O mar seria um interlocutor ideal quando fosse nos contar, por exemplo, a batalha que teve: “Levantei-me de manhã e o dia estava esplêndido”; ver-se-ia nele a beleza do dia. “Preparei-me para a batalha com um grande ímpeto”; e se notaria a pulcritude da mocidade. “Lutei!” E se ouviriam os clangores de todas as músicas de guerra da História. O mar é uma grande prosa. Ele imita uma grande mente humana.

Mas o homem mais imbecil vale mais do que o mar inteiro. Deus graduou as coisas e estabeleceu entre elas esses abismos, por onde a pedra que conhecesse a planta sentiria um abismo, que é uma imagem pequena do abismo que vai da criatura para o Criador; a diferença da planta para o animal, do animal para o homem são outras imagens desse abismo. Do homem não batizado e, portanto, não pertencente à Igreja, para o batizado que está em estado de graça, outro abismo.
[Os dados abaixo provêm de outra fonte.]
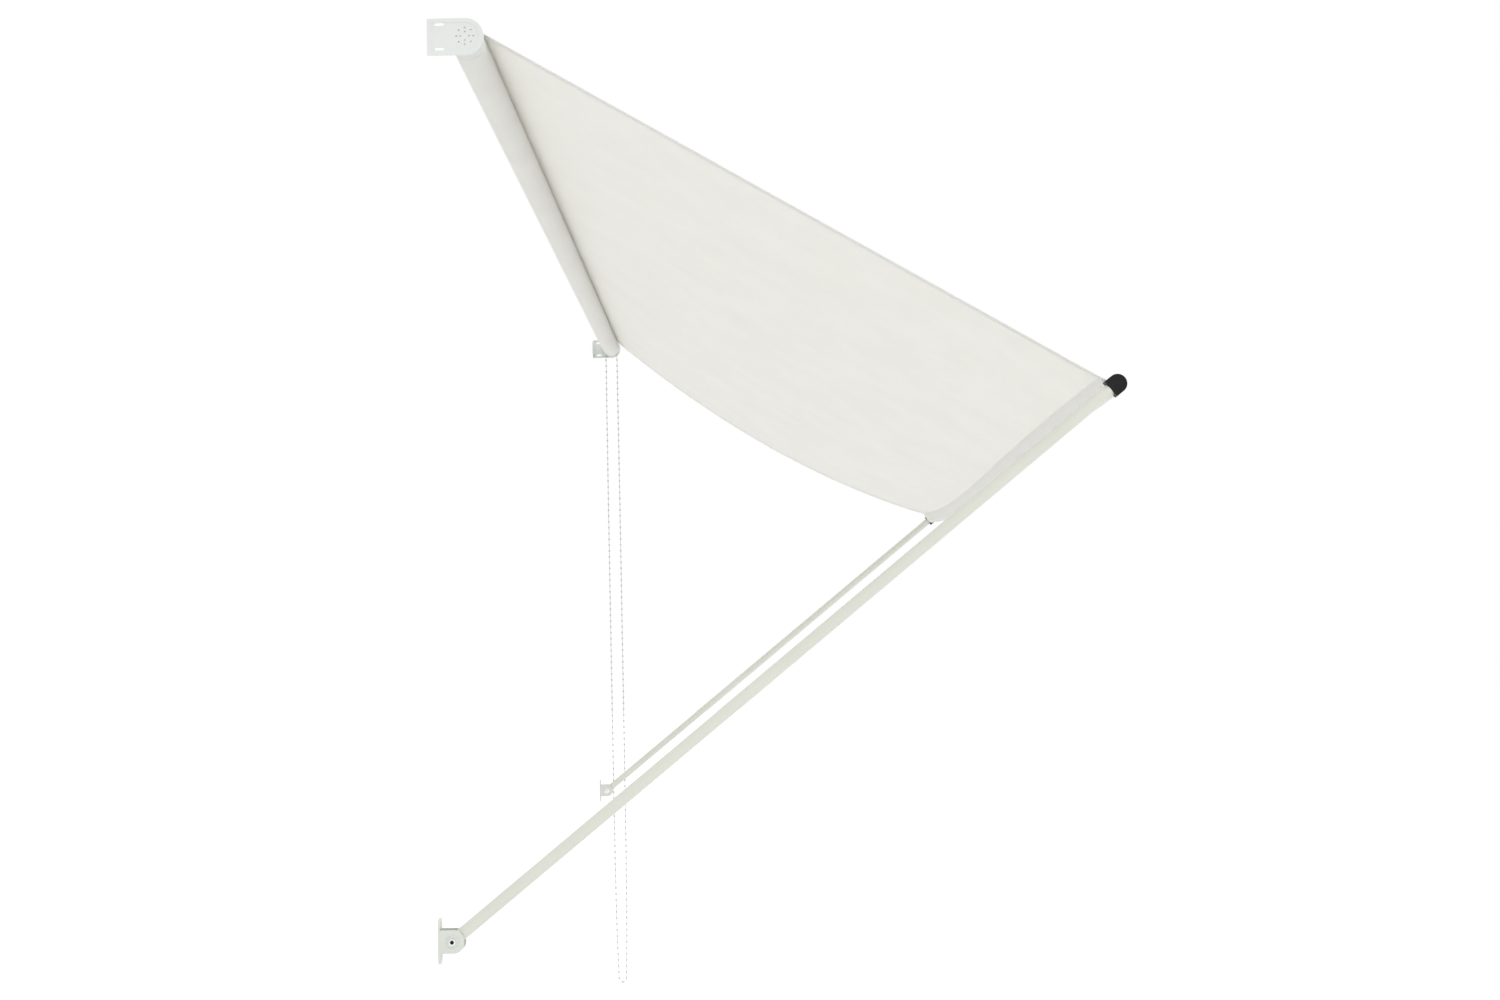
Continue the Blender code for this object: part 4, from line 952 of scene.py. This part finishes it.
def make_arm(word, side):
    start, end = 0.016 + SKIN, ARM_LENGTH - CAP_FLAT - SKIN
    tube = rod(
        "arm_pole_" + word, ARM_R, arm_place(side, start), arm_place(side, end), 64, ARM_R - ARM_WALL)
    dress(eased(tube, 0.0004), "arms", ARM_CREAM, "arm_paint", "arm_tube_" + word)
    for label, along in (("foot", FOOT_FLAT + 0.018), ("top", ARM_LENGTH - CAP_FLAT - 0.018)):
        low = ARM_R + SKIN * 0.5
        dome = rod(
            f"rivet_{label}_{word}", RIVET_HEAD_R, arm_place(side, along, low),
            arm_place(side, along, low + RIVET_HEAD), 32)
        stem = rod(
            f"rivet_stem_{label}_{word}", RIVET_STEM_R, arm_place(side, along, ARM_R / 2),
            arm_place(side, along, low + 0.0004), 24)
        rivet = eased(join(dome, stem), 0.00045, 3)
        dress(rivet, "arms", ZINC, "bare_metal", f"arm_rivet_{label}_{word}")
    c, s = math.cos(ARM_ANGLE), math.sin(ARM_ANGLE)
    eye = arc(ARM_R, ARM_ANGLE + math.pi / 2, ARM_ANGLE + 3 * math.pi / 2, 40)
    shoulder = [
        (FOOT_FLAT * c + ARM_R * s, FOOT_FLAT * s - ARM_R * c),
        (FOOT_FLAT * c - ARM_R * s, FOOT_FLAT * s + ARM_R * c),
    ]
    x = inset(side, ARM_INSET)
    foot = side_solid(
        "pivot_foot_" + word, [eye + shoulder, circle(FOOT_BORE_R, 32)], x - ARM_R, x + ARM_R, PIVOT_AXIS)
    spigot = rod(
        "foot_spigot_" + word, ARM_R - ARM_WALL - SPIGOT_PLAY,
        arm_place(side, 0.014), arm_place(side, 0.046), 48)
    foot = eased(join(foot, spigot), 0.0006)
    dress(foot, "arms", BLACK_PLASTIC, "black_plastic", "arm_foot_" + word)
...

Esses abismos nos fazem medir como Deus é diferente de tudo isso. E cada coisa nos ajuda a ver como Deus é. Então nós, pairando acima de tudo, dizemos:

Tomas T.
Aurora em Ubatuba, Brasil

– Meu Deus, eu pensei em tudo, medi tudo. Como terá sido vossa Mãe, e como sereis Vós!

Oh, silêncio, oh, grandeza! Como o abismo, aquilo que é misterioso tem sua beleza, ao mesmo tempo, a intimidade suprema e a distância infinita. Ambas as coisas nos encantarão. Ele mesmo será nossa recompensa demasiadamente grande, prometeu Nosso Senhor Jesus Cristo.
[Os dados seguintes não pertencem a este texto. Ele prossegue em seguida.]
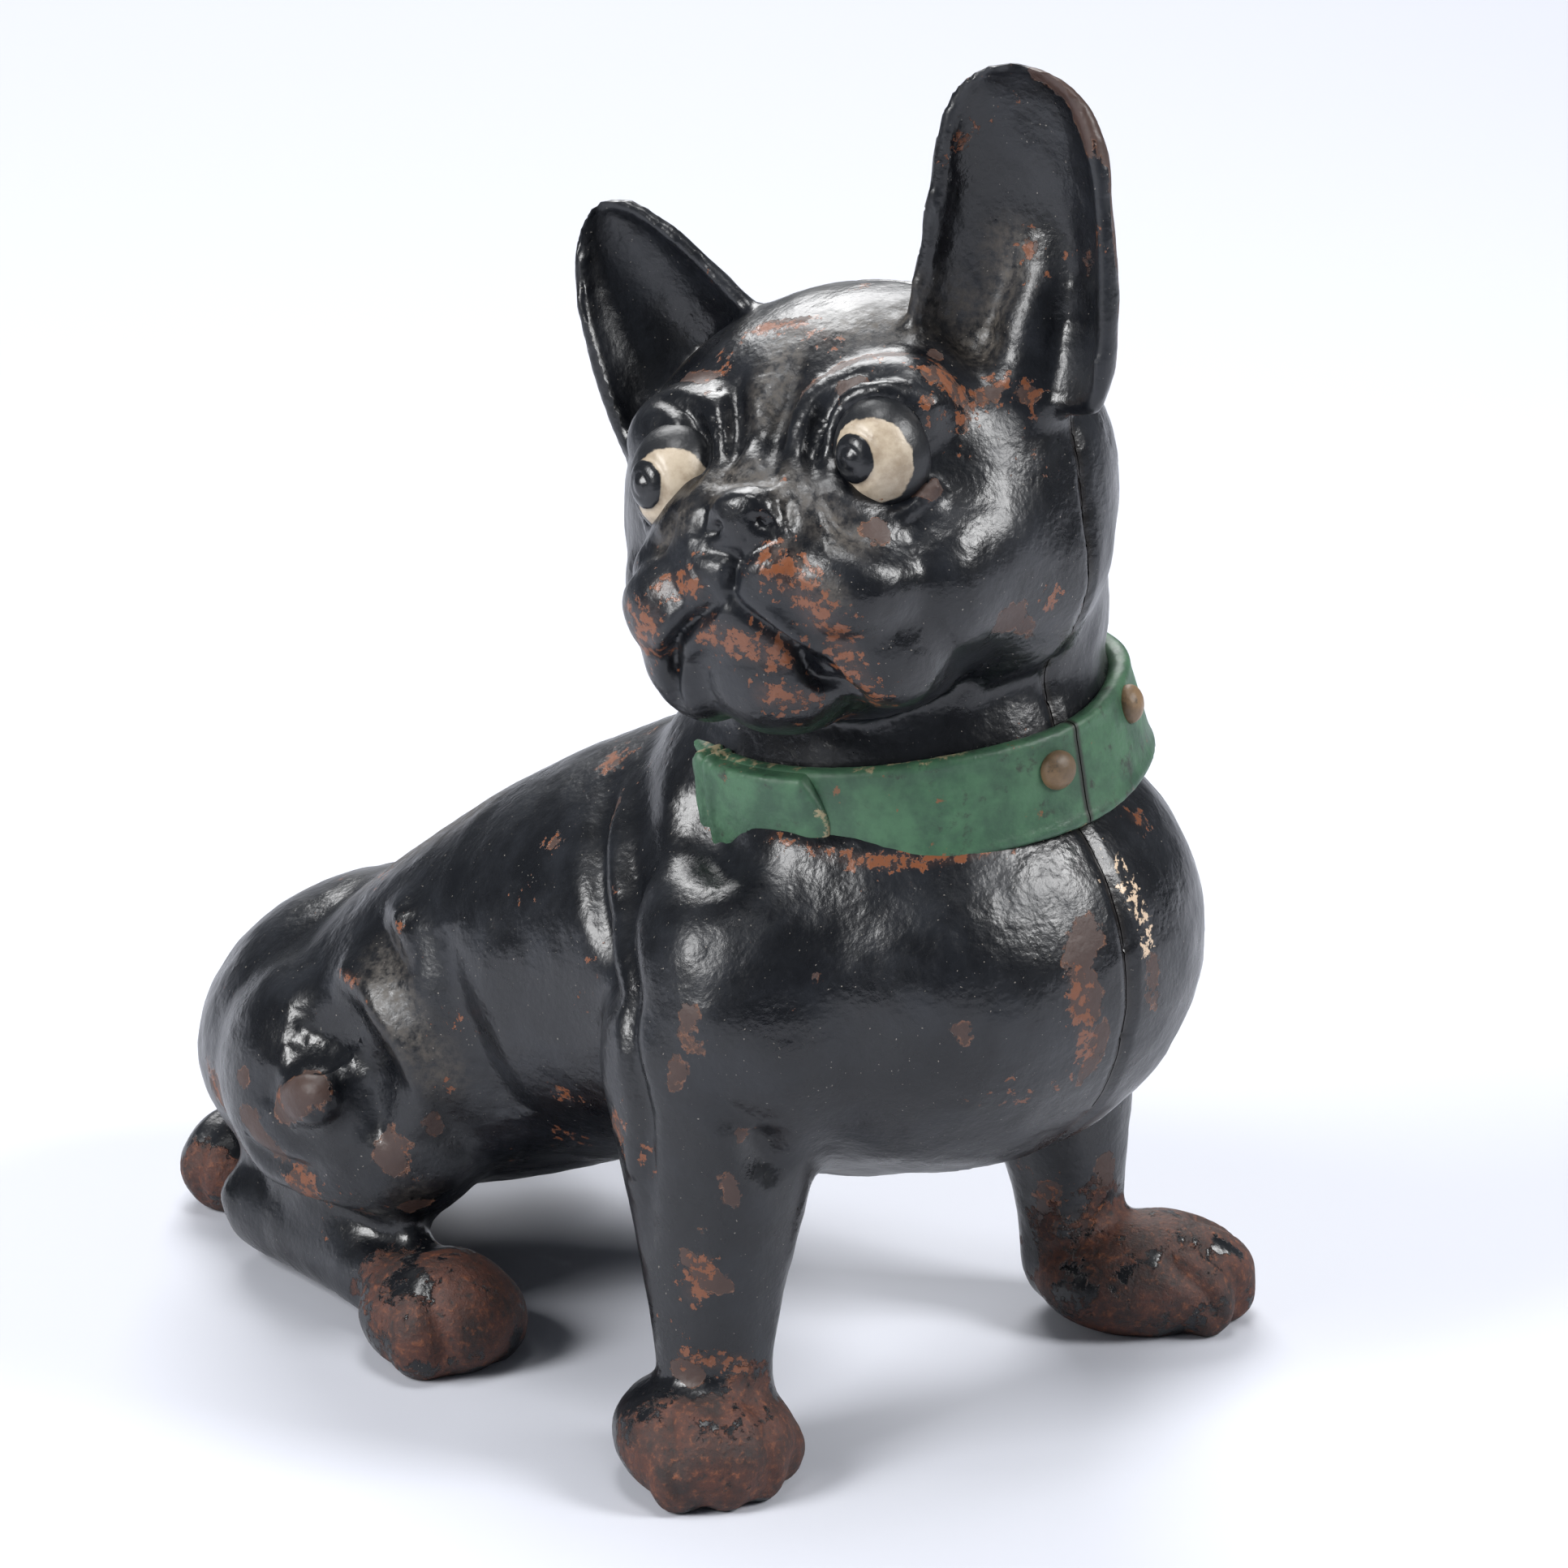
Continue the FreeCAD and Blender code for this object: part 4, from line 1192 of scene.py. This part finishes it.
enamel = makeEnamel("blackEnamel", enamelLook)
rawIron = makeRawIron()
green = makeGreen("greenEnamel", greenLook)
studPaint = makeGreen("studPaint", studLook)
eyePaint = makeEyePaint(eyeLook)
steel = makeSteel("screwSteel", (0.42, 0.41, 0.39, 1), (0.26, 0.25, 0.24, 1), 0.38, 1.0)
washerSteel = makeSteel("washerSteel", (0.38, 0.37, 0.35, 1), (0.22, 0.21, 0.20, 1), 0.45, 1.0)
nutIron = makeSteel("nutIron", (0.12, 0.11, 0.10, 1), (0.07, 0.06, 0.055, 1), 0.6, 0.8)
say("finishes made")


def ramp(values, start, over):
    return np.clip((values - start) / over, 0, 1)


def markEdge(piece):
    # 1 where the collar's paint is worn to its edge
    shape = collar["edge"]
    local = np.array([collarPlace.inverted() @ Vector(p) for p in vertexPlaces(piece)])
    edge = ramp(np.abs(local[:, 2] - shape["middle"]), *shape["sides"])
    if piece is strapEnd:
        turned = np.degrees(np.arctan2(local[:, 1], local[:, 0])) % 360
        edge = np.maximum(edge, ramp(turned, *shape["end"]))
        edge = np.maximum(edge, ramp(np.hypot(local[:, 0], local[:, 1]), *shape["out"]))
    numbers(piece, "edge", edge * (piece not in studs))


for piece in list(straps.values()) + [strapEnd] + studs:
    markEdge(piece)


boxRoom = 0.00005    # kept inside the CAD's box


def handOver(obj, body, materials, nodes=()):
    # paints a piece, moves it into the frame and tells which casting it rides
    obj.data.transform(intoFrame)
    low, high = np.array(cadLow) + boxRoom, np.array(cadHigh) - boxRoom
    co = np.clip(vertexPlaces(obj), low, high)
    obj.data.vertices.foreach_set("co", co.ravel())
    obj.data.materials.clear()
    for material in materials:
        obj.data.materials.append(material)
    obj.data.update()
    only(obj)
    bpy.ops.object.shade_smooth_by_angle(angle=math.radians(50))
    if nodes:
        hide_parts(*nodes)
    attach(obj, body)


for side, stud in zip(("right", "left"), studs):
    handOver(halves[side], side + "_casting", [enamel, rawIron], [side + "_half_casting"])
    handOver(straps[side], side + "_casting", [green])
    handOver(stud, side + "_casting", [studPaint])
handOver(strapEnd, "right_casting", [green])
for eye in eyeballs:
    handOver(eye, "right_casting", [eyePaint])
for name, material in (("screw", steel), ("washer", washerSteel), ("nut", nutIron)):
    for place in screwPlaces:
        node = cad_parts[place + "_" + name]
        node.data.materials.clear()
        node.data.materials.append(material)

studio = {
    "paper": (0.56, 0.575, 0.63, 1),
    "target": (-6.18, -27.62, 88), "azimuth": -48, "elevation": 18, "distance": 0.8, "span": 0.21955,
    "sensor": 36,
    # place, size, power
    "lamps": {
        "leftBox": ((-1.15, 0.25, 0.85), (0.50, 0.65), 21),
        "rightBox": ((0.50, -1.05, 0.95), (0.45, 0.55), 17),
        "topBox": ((-0.1, -0.1, 1.9), (0.6, 0.6), 15),
        "farBox": ((1.5, 1.7, 1.9), (1.6, 1.6), 70),
    },
    "sky": (0.84, 0.90, 1.0, 1), "skyPower": 0.15,
}

bpy.ops.mesh.primitive_plane_add(size=8, location=(0, 0, 0))
floor = bpy.context.object
floor.name = "floor"
paper, maker, shader = newMaterial("paper")
shader.inputs["Base Color"].default_value = studio["paper"]
shader.inputs["Roughness"].default_value = 0.7
shader.inputs["Specular IOR Level"].default_value = 0.2
floor.data.materials.append(paper)

target = Vector(studio["target"]) * mm
azimuth, elevation = math.radians(studio["azimuth"]), math.radians(studio["elevation"])
back = Vector((math.sin(azimuth) * math.cos(elevation), -math.cos(azimuth) * math.cos(elevation),
               math.sin(elevation)))
camera = bpy.data.objects.new("camera", bpy.data.cameras.new("camera"))
bpy.context.scene.collection.objects.link(camera)
camera.location = target + back * studio["distance"]
camera.rotation_euler = back.to_track_quat("Z", "Y").to_euler()
camera.data.sensor_width = studio["sensor"]
camera.data.lens = studio["sensor"] * studio["distance"] / studio["span"]
camera.data.clip_start = 0.05
bpy.context.scene.camera = camera


def lamp(name, place, size, power):
    data = bpy.data.lights.new(name, "AREA")
    data.shape = "RECTANGLE"
    data.size, data.size_y = size
    data.energy = power
    obj = bpy.data.objects.new(name, data)
    bpy.context.scene.collection.objects.link(obj)
    obj.location = place
    obj.rotation_euler = (Vector(place) - target).to_track_quat("Z", "Y").to_euler()


for name, (place, size, power) in studio["lamps"].items():
    lamp(name, place, size, power)
world = bpy.context.scene.world or bpy.data.worlds.new("world")
bpy.context.scene.world = world
world.use_nodes = True
world.node_tree.nodes["Background"].inputs["Color"].default_value = studio["sky"]
world.node_tree.nodes["Background"].inputs["Strength"].default_value = studio["skyPower"]
bpy.context.scene.view_settings.view_transform = "Standard"
say("studio lit")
Esses abismos, a seu modo, se repetem nas relações entre os homens. Porque embora sejam todos essencialmente iguais, enquanto natureza, nos seus acidentes têm desigualdades profundas.

Ser ávido de contemplar as superioridades

Volto ao sucedido no Mosteiro de São Bento. Aquele beneditino, lia sobre Cneu Pompeu em um tom de voz que reproduzia, com uma gravidade teutônica – era um alemão –, a impassibilidade dos séculos. Tinha-se a impressão do desfile da História, séculos desfilando grandiosos.

Se eu fosse ler, não o faria assim. Ele, sob aquele aspecto, é superior a mim. E devo ser ávido de contemplar essa superioridade que me faz sentir, conhecer, aprender algo, e nessa superioridade deleitar-me. É mais uma perfeição existente na ordem criada por Deus e que até então eu não conhecia. Devo amar ao ver outros superiores a mim, como também amar-me retamente quando noto algo no qual sou mais do que outro. Por sua vez, os que são mais do que eu devem amar a minha pequenez, e os que são menos, a minha grandeza. Porque nesse inter-relacionamento a Criação espelha não só a Deus, mas a diferença que há entre ela e o Criador.

O que chamamos de flash é, no fundo, uma metáfora para indicar o momento em que o homem discerne o sobrenatural. É uma vida superior à existente em nossa natureza, ou seja, a graça, que é, ela mesma, uma participação na vida divina.

(Extraído de conferência de 9/6/1979)

1) Afonso d’Escragnolle Taunay (*1876 – †1958). Historiador, escritor e professor brasileiro.

2) Cônsul e militar da República Romana (*106 – †48 a. C.). Sua vitória como comandante na Segunda Guerra Civil de Sula conferiu-lhe o cognome de Magno.